Once you know it, two rules govern banner pricing.
Scale inversely with size. Setup time, design time, trim, hem, grommet placement: all roughly fixed per banner, regardless of square footage. Smaller banners get a higher per-square-foot rate; larger banners get a lower one. One Signs101 shop quotes 2x6 banners at $8 per square foot and 5x10 banners at $6.50 per square foot. Same shop, same vinyl, different rates. That is correct.
Set a per-product minimum. A 12-by-12-inch banner cut off a 54-inch roll wastes more vinyl than it uses. Minimums protect you from the small jobs that look easy and aren't. Woody Smith's wholesale minimum is $25 per version. Stacey K, on the retail side, starts at $150 for a banner before art.
Here's the floor for an $87-per-hour shop on a 3 by 8:
Cost floor calculator
Based on an $87/hr shop rate
Not an $87/hr shop? Plug in your own rates below
Anything below that floor is the shop subsidizing the customer. Mitchell's value-side ceiling, for a banner that drives $11,000 in extra business, sits well above that. The price you actually charge lives in between, closer to the ceiling than the floor.
#What to do this week
In a 2016 Signs101 thread titled "Your banner pricing," the original poster was charging $5 per square foot on banners in a market where the surrounding shops sat between $7 and $11 per square foot. He was closing seven or eight of every ten quotes and thought he was priced right. The thread told him otherwise.
Adapted from a response in the same thread: quote your next twenty banners at one dollar per square foot above what you charge now. Track how many close. If you close more than fourteen of the twenty, you were probably too cheap. If you close fewer, you were probably about right.
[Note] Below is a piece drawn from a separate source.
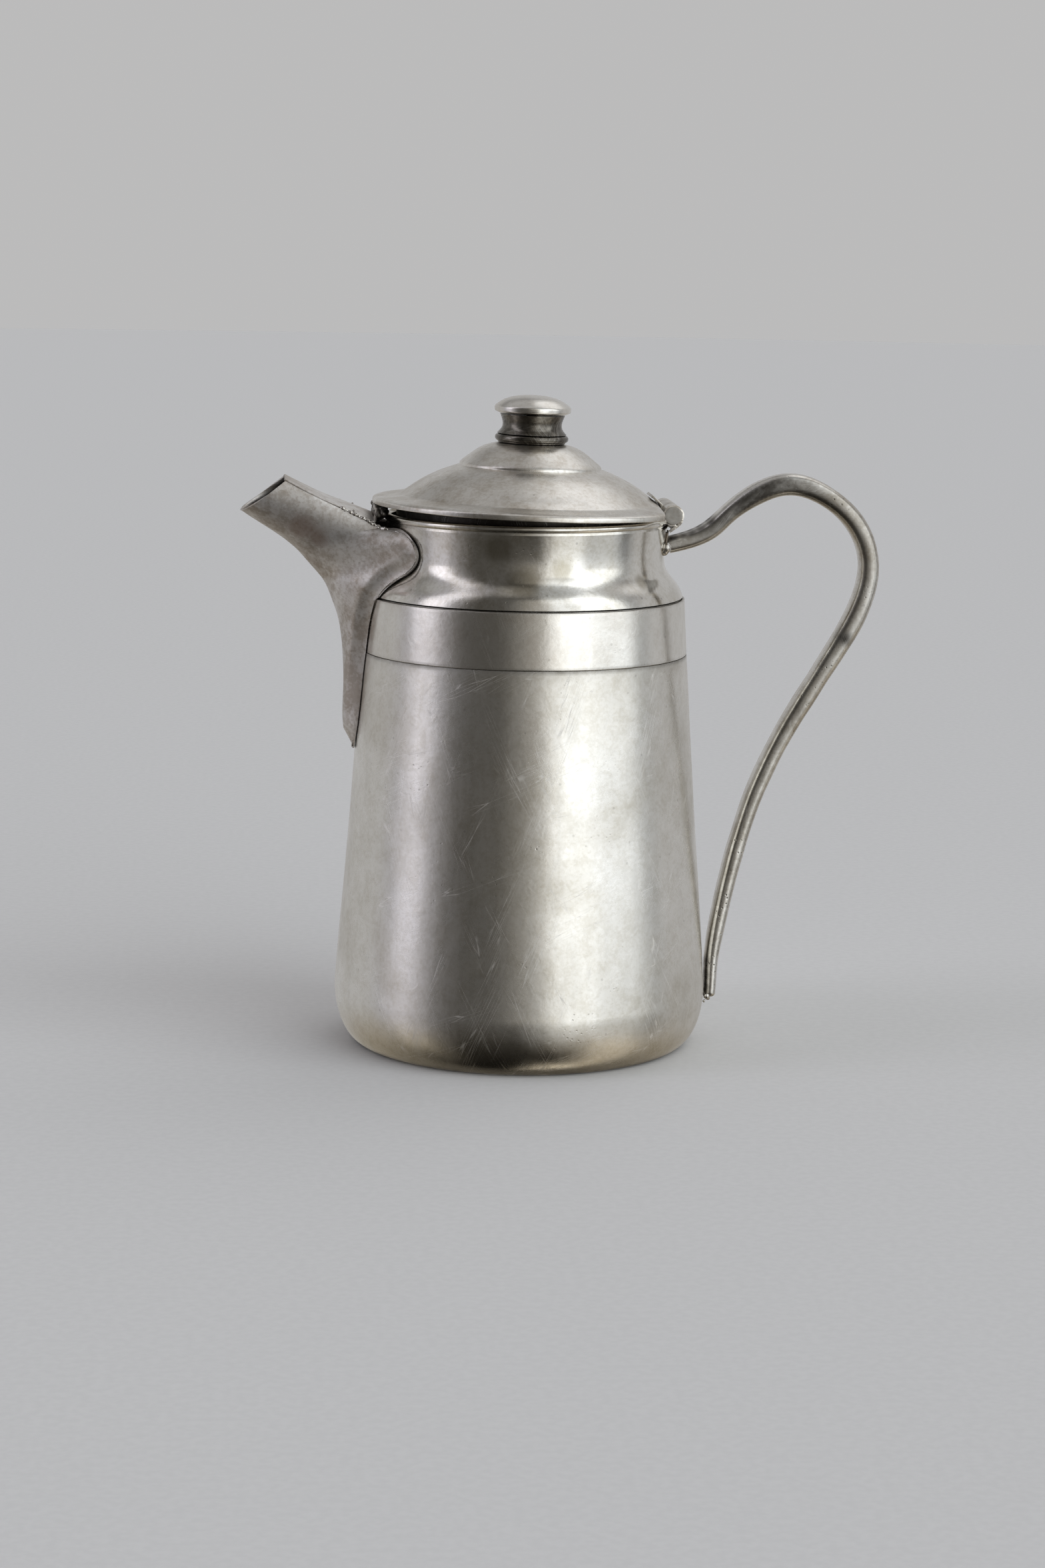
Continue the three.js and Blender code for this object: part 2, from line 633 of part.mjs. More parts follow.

That's the action for this week. Not a pricing system. Not a new spreadsheet. When the next banner quote crosses your desk, add a dollar per square foot. See what happens.
Most shops who run the test find out their old number was the floor, not the ceiling.
Source material spans 2006-2022. Prices reflect what working shops were charging at the time. They've crept up since, but the maths still works the same way.